Kamis 12 Desember 2024

Pertemuan Mega Dan Prabowo Patut Disyukuri

BANDUNG, FOKUSJabar.id Ketua DPD Golkar Jawa Barat Dedi Mulyadi menilai pertemuan ketua umum PDIP Megawati Soekarno Putri dengan ketua umum Gerindra Prabowo Subianto hal yang wajar tidak ada yang lebih dan biasa-biasa.

Bahkan Dedi yang juga ketua Tim Kampaye Daerah (TKD) Jawa Barat mengaku telah memprediksi pertemuan tersebut, kata dia, pertemuan yang dilakukan oleh mereka saat ini itu biasa-biasa saja.

“Sudah diprediksi sejak dulu, artinya kalau muncul sekarang udah enggak aneh, saya sudah memperkirakan,” kata Dedi saat dihubungi, Kamis (25/8/2019).

Dedi menjelaskan, pertemuan dua tokoh nasional tersebut memang menggemparkan di masyarakat. Namun, menurut dia hal tersebut biasa terjadi di dunia politik.

“Sebenarnya cair-cair saja. Bagi saya pertemuan Ibu Mega dan Pak Prabowo biasa -biasa saja karena sebelumnya pernah mencalonkan bersama artinya enggak ada problem,” ucapnya.

Dedi menambahkan, pertemuan Prabowo dan Megawati sepatutnya disyukuri oleh rakyat Indonesia. Dia pun mengimbau kepada masyarakat agar melupakan perseteruan antar pendukung carpes-cawapres di Pilpres 2019. Lanjut Dedi, rakyat saat ini lebih baik mengawasi kerja elit politik di eksekutif dan legislatif.

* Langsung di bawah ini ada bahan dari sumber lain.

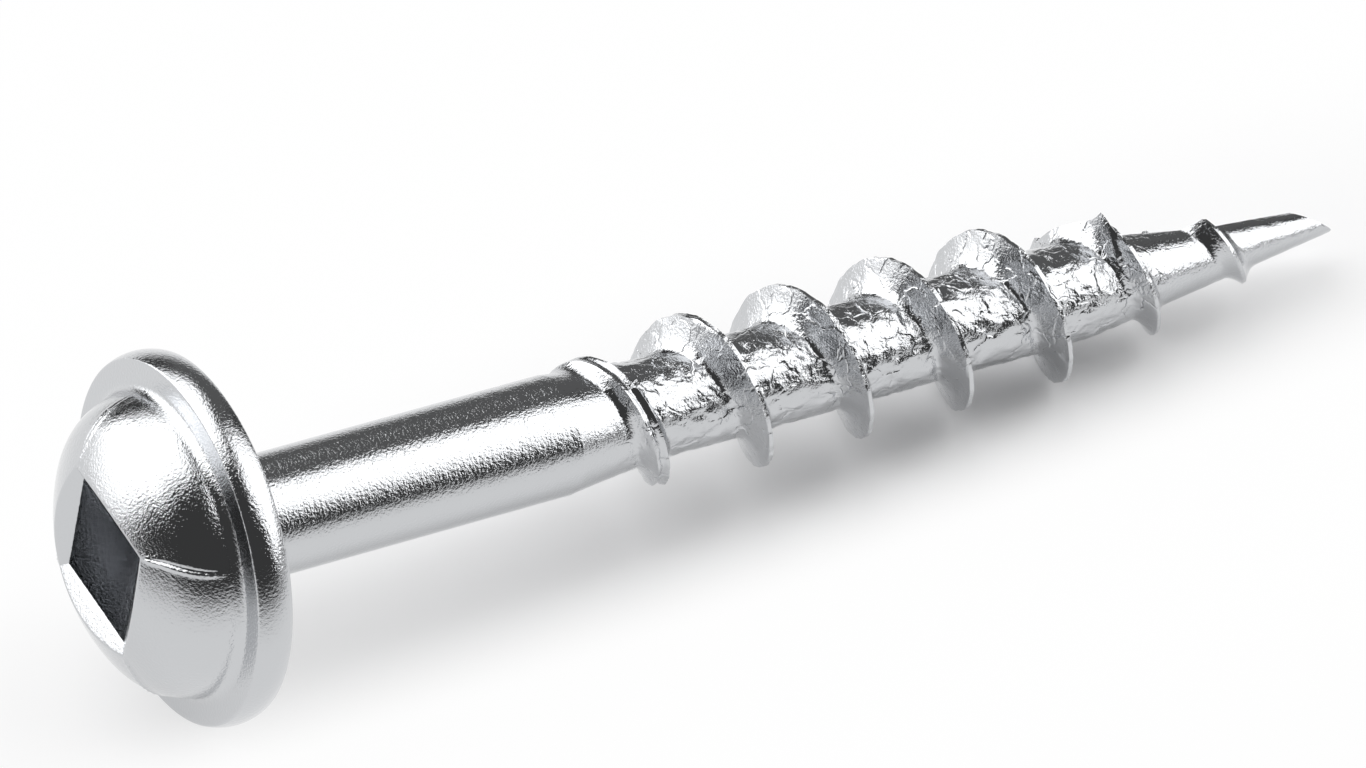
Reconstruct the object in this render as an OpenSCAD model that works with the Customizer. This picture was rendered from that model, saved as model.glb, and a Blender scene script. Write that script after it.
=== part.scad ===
// Pocket hole screw with a washer head, a square drive recess, a plain shank,
// a coarse wood thread and a slotted auger point.
// It lies on its flange rim and one thread crest. The origin is the centre of
// the bearing face under the head, +X runs towards the point and +Z is up.

/* [Head] */
// Diameter of the washer flange at its widest
flange_d = 9.15; // [8.4:0.05:12]
// Thickness of the washer flange
flange_t = 0.91; // [0.7:0.01:1.6]
// Radius of the rounding across the flange rim
rim_r = 1; // [0.8:0.05:2]
// Diameter of the domed crown where it leaves the flange
dome_d = 7.44; // [6.6:0.02:8]
// Height of the crown above the flange
dome_h = 2.33; // [2.1:0.01:3]
// Radius of the crown's rounded shoulder
shoulder_r = 1.7; // [1.2:0.05:2]
// Radius of the fillet between crown and flange
foot_r = 0.26; // [0.1:0.02:0.3]
// Radius of the fillet between bearing face and shank
neck_r = 0.3; // [0.1:0.05:0.5]

/* [Drive recess] */
// Width of the square recess across its flats
drive_w = 2.82; // [2.4:0.02:3]
// Depth of the square walls below the top of the crown
drive_depth = 2.5; // [1.8:0.05:2.7]
// Lean of each recess wall
drive_lean = 1.5; // [0.5:0.25:3]
// Depth of the punched point below the square walls
drive_point = 0.35; // [0.1:0.05:0.5]
// Width of the chamfer round the recess mouth at its corners
drive_chamfer = 0.3; // [0.1:0.01:0.4]
// Slope of the chamfer towards the recess
chamfer_lean = 28; // [20:1:45]
// Turn of a recess corner away from straight down
drive_turn = 53; // [0:0.5:89.5]

/* [Shank and thread] */
// Length from the bearing face to the point
screw_l = 31.75; // [31:0.25:38]
// Length of the plain shank
shank_l = 9.6; // [6:0.1:12]
// Diameter of the plain shank
shank_d = 2.98; // [2.7:0.02:3.4]
// Outside diameter of the thread
thread_d = 4.2; // [3.8:0.02:4.6]
// Diameter of the thread's core
core_d = 2.48; // [2.2:0.02:2.6]
// Advance of the thread in one turn
pitch = 2.84; // [2.4:0.02:3.2]
// Width of the flat along the thread's crest
crest_w = 0.12; // [0.08:0.01:0.2]
// Half the width of a thread ridge where it meets the core
ridge_w = 0.48; // [0.4:0.02:1.14]
// Hollowness of the thread's flanks, where 1 is straight
flank_hollow = 1.7; // [1:0.1:3]
// Length over which the shank narrows to the core
neck_down = 3; // [1.5:0.1:4]
// Length over which the thread rises to its full height
thread_rise = 4.2; // [2:0.1:6]
// Distance from the bearing face to the lowest crest, which sets the thread's turn
crest_at = 23.69; // [22.5:0.01:25]

/* [Point] */
// Distance from the end of the screw to where the core starts to taper
core_taper = 7.4; // [6:0.1:8]
// Distance from the end of the screw to where the crest starts to taper
crest_taper = 8; // [6.5:0.05:8.5]
// Slope of the tapered crest against the axis
crest_slope = 12.2; // [11:0.1:16]
// Distance from the end of the screw to where the thread has run out
crest_out = 1.4; // [1:0.1:2]
// Diameter of the core at the very end, before the slanted cut
tip_d = 0.62; // [0.5:0.02:0.9]
// Length of the slanted cut that makes the piercing nib
nib_l = 0.85; // [0.6:0.05:1.2]
// Width of the flat left at the end of the nib
nib_w = 0.05; // [0.04:0.01:0.1]
// Turn of the slanted cut away from straight down
nib_turn = 139; // [0:1:359]
// Length of the auger slot, with its sloping entry
slot_l = 7.6; // [6.5:0.1:8]
// Length of the slot's sloping entry
slot_entry = 0.8; // [0.5:0.1:2]
// Distance of the slot's floor from the axis where the entry ends
slot_mouth = 0.85; // [0.6:0.05:1]
// Length of the slot's last stretch, where its floor runs along the axis
slot_run = 3.75; // [3:0.05:4.2]
// Distance of that last stretch from the axis
slot_floor = 0.3; // [0.2:0.05:0.5]
// Distance of the slot's cutting wall from the axis
slot_wall = 0.35; // [0.2:0.05:0.5]
// Turn of the slot's floor away from straight down
slot_turn = 109; // [0:1:359]

/* [Hidden] */

// Smallest length that keeps two joined shapes overlapping
lap = 0.4;
// Step that keeps the thread's facets inside the true shank
inset = 0.015;
// Facets round the thread
sides = 48;
// Facet count of the turned shapes
round_fn = 96;
// Largest turn of one straight step along an arc of the outline
arc_step = 6;

flange_r = flange_d / 2;
dome_r = dome_d / 2;
shank_r = shank_d / 2;
crest_r = thread_d / 2;
core_r = core_d / 2;
tip_r = tip_d / 2;

// Crown: a shoulder arc and a larger top arc that meet on one tangent
head_h = flange_t + dome_h;
shoulder_x = dome_r - shoulder_r;
crown_r = (shoulder_x * shoulder_x + dome_h * dome_h - shoulder_r * shoulder_r)
    / (2 * (dome_h - shoulder_r));
crown_turn = atan2(shoulder_x, crown_r - dome_h);
foot_x = shoulder_x + sqrt(pow(shoulder_r + foot_r, 2) - foot_r * foot_r);
foot_turn = asin(foot_r / (shoulder_r + foot_r));

// Rim: one arc across the flange, bulging most at its middle
rim_z = -flange_t / 2;
rim_x = flange_r - rim_r;
rim_turn = asin(-rim_z / rim_r);

// Recess: corner radius of its square, and where its chamfer meets the crown
mouth_r = drive_w / sqrt(2);
chamfer_top = sqrt(crown_r * crown_r - pow(mouth_r + drive_chamfer, 2)) - crown_r;

// Thread, with every place measured along the axis from the bearing face
neck_end_r = shank_r - inset;
core_end = screw_l - core_taper;
crest_end = screw_l - crest_taper;
run_out_z = screw_l - crest_out;
thread_z = shank_l - lap;

// Radius of the crest, rising from the shank and falling at the point
function crest(z) = min(
    crest_r,
    neck_end_r + (crest_r - neck_end_r) * (z - shank_l) / thread_rise,
    crest_r - (z - crest_end) * tan(crest_slope));

// Part of the way from a to b at x, eased at both ends
function eased(x, a, b) = let (u = max(0, min(1, (x - a) / (b - a)))) u * u * (3 - 2 * u);

// Radius of the core, from the shank down to the end
function core(z) = z < core_end
    ? neck_end_r + (core_r - neck_end_r) * eased(z, shank_l, shank_l + neck_down)
    : core_r - (core_r - tip_r) * (z - core_end) / (screw_l - core_end);

// Share of the full ridge height at a distance t from the middle of the crest
function ridge(t) = pow(1 - min(1, max(0, abs(t) - crest_w / 2) / (ridge_w - crest_w / 2)), flank_hollow);

// Radius of the threaded part at height z, a distance t from its nearest crest
function thread_radius(z, t) =
    core(z) + max(0, crest(z) - core(z)) * ridge(t) * eased(run_out_z - z, 0, crest_out);

// Distances from the crest at which the ridge is drawn, in one turn of the thread
flank_steps = [0, 0.2, 0.45, 0.72, 1];
half_row = [for (u = flank_steps) crest_w / 2 + u * (ridge_w - crest_w / 2)];
row = concat([for (i = [len(half_row) - 1:-1:0]) -half_row[i]], half_row);

// Crests cross the lowest line of the screw at crest_at and whole turns from it
first_turn = -ceil((crest_at - thread_z) / pitch) - 1;
last_turn = ceil((screw_l - crest_at) / pitch);
low_crests = [for (k = [0:last_turn]) crest_at + k * pitch];

// Tilt at which the rim's arc and a crest corner at height z touch one floor
function floor_tilt(z) = let (
        run = z - rim_z,
        drop = rim_x - crest(z)
    ) asin(rim_r / norm([run, drop])) + atan2(drop, run);

// The crest that needs the least tilt is the one that touches
tilt = min([for (z = low_crests) if (z < screw_l) floor_tilt(z + crest_w / 2)]);

// Points along an arc round [x, z], where turn 0 faces the crown and 90 faces out
function arc(x, z, radius, from, to) = let (steps = ceil(abs(to - from) / arc_step))
    [for (i = [0:steps]) let (a = from + (to - from) * i / steps) [x + radius * sin(a), z - radius * cos(a)]];

// Points along an arc without its first, which the outline has already
function arc_on(x, z, radius, from, to) = let (points = arc(x, z, radius, from, to))
    [for (i = [1:len(points) - 1]) points[i]];

// Half outline of the turned blank, from the top of the crown to the end of the shank
blank_outline = concat(
    arc(0, crown_r - head_h, crown_r, 0, crown_turn),
    arc_on(shoulder_x, -flange_t, shoulder_r, crown_turn, 90 - foot_turn),
    arc_on(foot_x, -flange_t - foot_r, foot_r, 270 - foot_turn, 180),
    arc(rim_x, rim_z, rim_r, 90 - rim_turn, 90 + rim_turn),
    arc(shank_r + neck_r, neck_r, neck_r, 0, -90),
    [[shank_r, shank_l], [0, shank_l]]
);

// Square drive recess with leaning walls, a chamfered mouth and a punched point,
// measured upwards from the top of the crown
module recess() {
    chamfer_z = chamfer_top - drive_chamfer / sqrt(2) * tan(chamfer_lean);
    deep_r = mouth_r - (drive_depth + chamfer_z) * tan(drive_lean) * sqrt(2);
    flare = sqrt(2) / tan(chamfer_lean);
    rotate([0, 0, drive_turn]) {
        translate([0, 0, -drive_depth])
            cylinder(h = drive_depth + chamfer_z, r1 = deep_r, r2 = mouth_r, $fn = 4);
        translate([0, 0, chamfer_z])
            cylinder(h = -chamfer_z + lap, r1 = mouth_r, r2 = mouth_r + flare * (lap - chamfer_z), $fn = 4);
    }
    translate([0, 0, -drive_depth - drive_point])
        cylinder(h = drive_point, r1 = 0, r2 = deep_r / sqrt(2), $fn = round_fn);
}

// Washer head and plain shank, turned as one, with the recess punched in
module blank() {
    difference() {
        rotate_extrude($fn = round_fn) polygon(blank_outline);
        translate([0, 0, -head_h]) mirror([0, 0, 1]) recess();
    }
}

// Core and thread as one skin, drawn on rows that climb with the thread
module threaded_core() {
    places = [for (k = [first_turn:last_turn]) for (t = row) [crest_at + k * pitch + t, t]];
    rows = len(places);
    climb = pitch / sides;
    points = [
        for (j = [0:sides - 1]) for (p = places)
            let (
                turn = 360 * j / sides,
                z = min(screw_l, max(thread_z, p[0] + climb * j)),
                r = thread_radius(z, p[1])
            ) [r * cos(turn), r * sin(turn), z]
    ];
    // First and last row of each column that lie on the two end rings
    low = [for (j = [0:sides - 1]) len([for (p = places) if (p[0] + climb * j <= thread_z) 1]) - 1];
    high = [for (j = [0:sides - 1]) len([for (p = places) if (p[0] + climb * j < screw_l) 1])];
    // One turn round, the rows meet those a whole turn further along
    function at(j, i) = j < sides
        ? j * rows + max(low[j], min(high[j], i))
        : max(low[0], min(high[0], i + len(row)));
    skin = [
        for (j = [0:sides - 1]) for (i = [0:rows - 2])
            for (f = [
                [at(j, i), at(j, i + 1), at(j + 1, i + 1)],
                [at(j, i), at(j + 1, i + 1), at(j + 1, i)]
            ])
                if (f[0] != f[1] && f[1] != f[2] && f[2] != f[0]) f
    ];
    start_cap = [for (j = [0:sides - 1]) at(j, 0)];
    end_cap = [for (j = [sides - 1:-1:0]) at(j, rows - 1)];
    polyhedron(points, concat(skin, [start_cap, end_cap]), convexity = 10);
}

// Auger slot that gives the last turns of the thread a cutting edge
module auger_slot() {
    reach = thread_d;
    entry_z = screw_l - slot_l;
    rotate([0, 0, slot_turn]) translate([0, reach, 0]) rotate([90, 0, 0])
        linear_extrude(height = reach + slot_wall) polygon([
            [slot_mouth, entry_z + slot_entry],
            [slot_floor, screw_l - slot_run],
            [slot_floor, screw_l + lap],
            [reach, screw_l + lap],
            [reach, entry_z],
            [crest_r, entry_z]
        ]);
}

// Slanted cut across the end, which leaves a nib on one side
module nib_cut() {
    reach = thread_d;
    nib_x = tip_r - nib_w;
    slope = nib_l / (nib_x + tip_r);
    rotate([0, 0, nib_turn]) translate([0, reach, 0]) rotate([90, 0, 0])
        linear_extrude(height = 2 * reach) polygon([
            [-nib_x, screw_l],
            [-nib_x, screw_l + lap],
            [reach, screw_l + lap],
            [reach, screw_l - slope * (reach + nib_x)]
        ]);
}

module screw() {
    color([0.76, 0.78, 0.80]) rotate([0, 90 + tilt, 0]) {
        blank();
        difference() {
            threaded_core();
            auger_slot();
            nib_cut();
        }
    }
}

screw();
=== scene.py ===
"""Pocket hole screw: the fine form and the plated finish of its head, thread and point.

Sizes are in millimetres in the screw's own frame: +z runs along the axis from the bearing
face to the point, and turn 0 faces the floor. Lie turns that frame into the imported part's
frame, in metres.
"""

import logging
import math
from dataclasses import dataclass, field, fields
from enum import Enum
from types import SimpleNamespace
from typing import Union

import bpy
import numpy as np
from mathutils import Matrix, Vector


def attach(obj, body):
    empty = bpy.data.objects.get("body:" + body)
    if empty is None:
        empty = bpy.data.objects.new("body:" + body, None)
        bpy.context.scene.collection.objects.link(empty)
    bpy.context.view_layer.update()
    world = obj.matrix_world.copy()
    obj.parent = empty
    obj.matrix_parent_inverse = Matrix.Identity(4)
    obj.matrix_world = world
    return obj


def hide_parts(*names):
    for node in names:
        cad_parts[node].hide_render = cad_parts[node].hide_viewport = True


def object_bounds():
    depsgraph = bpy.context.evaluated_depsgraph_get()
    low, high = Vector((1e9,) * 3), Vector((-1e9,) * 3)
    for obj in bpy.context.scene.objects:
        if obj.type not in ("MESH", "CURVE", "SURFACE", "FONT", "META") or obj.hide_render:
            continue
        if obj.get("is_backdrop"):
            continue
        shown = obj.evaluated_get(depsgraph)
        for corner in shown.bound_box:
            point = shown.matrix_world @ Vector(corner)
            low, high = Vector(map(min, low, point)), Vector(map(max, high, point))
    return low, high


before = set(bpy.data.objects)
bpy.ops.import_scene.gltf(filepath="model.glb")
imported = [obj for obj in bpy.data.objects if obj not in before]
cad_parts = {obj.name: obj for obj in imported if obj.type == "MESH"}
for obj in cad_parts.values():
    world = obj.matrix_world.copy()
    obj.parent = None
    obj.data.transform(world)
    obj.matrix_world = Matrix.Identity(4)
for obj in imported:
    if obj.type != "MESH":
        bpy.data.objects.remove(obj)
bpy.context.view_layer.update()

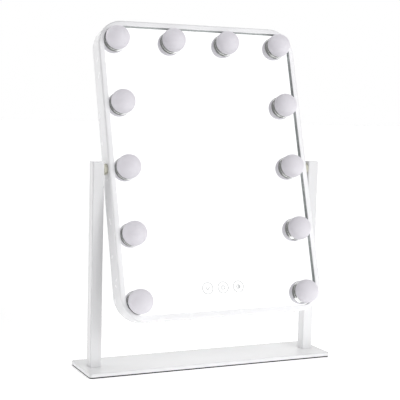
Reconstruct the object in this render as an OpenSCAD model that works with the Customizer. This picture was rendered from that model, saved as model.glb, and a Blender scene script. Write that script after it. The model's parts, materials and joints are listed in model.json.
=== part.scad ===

BACA JUGA: Viral Logo Baru Kemenparekraf, Dari Pujian hingga Disebut Mirip Logo Kampanye Prabowo

“Bagi saya bagus lah, enggak ada lagi ribut-ribut urusan ideologi lagi. Pilkada juga nanti bisa bareng-bareng lagi. Pelajaran penting bagi rakyat, sudah deh, jangan bertengkar mati-matian ngebelain elit. Sudah, biasa saja. Jangan percaya sama pertengkaran elit. Ini musuhannya cuma di sinetron, tapi kadang-kadang penonton terpengaruh,” ujarnya.

Dedi menuturkan, cairnya hubungan politik antara Partai Gerindra dan PDI Perjuangan menunjukkan bahwa Indonesia menganut sistem politik terbuka. Politik pasca reformasi, sambung Dedi, adalah politik terbuka dimana tidak ada konsolidasi ideologis yang terlalu mendalam sampai ke pemilu 2014.

Lebih lanjut Kata Dedi, perang ideologi yang terjadi di Pilpres 2019 dimulai setelah Pilkada DKI 2019, dimana Basuki Tjahja Purnama atau Ahok yang didukung oleh PDI-P sebagai calon Gubernur DKI Jakarta dinyatakan bersalah oleh hukum karena dianggap telah melakukan penistaan agama.

“Pada Pemilu 2019 pasca-pencalonan Ahok, munculah sentimen politik agama. Sentimen ini kemudian dimanfaatkan untuk membentuk sebuah kubu yang menumpang partai politik sebagai kendaraan,” tuturnya.

Menurut Dedi, hal tersebut menyebabkan terjadinya dua kutub politik. Meski demikian, Dedi mengatakan jika yang menciptakan kutub-kutub politik justru adalah akar rumput. Sementara kondisi elit politik justru akur-akur saja satu sama lain.

“Sebenarnya dari calon tidak ada yang mencerminkan politik aliran baik dari kubu Prabowo Sandi atau kubu Jokowi-Maruf Amin. Tapi kemasan yang dibuat oleh para pendukungnya menjadi kemasan politik aliran. Seperti Pertarungan ideologi. Saya bilang itu kemasan, tapi substansinya tidak ada pada akhirnya,” tuturnya.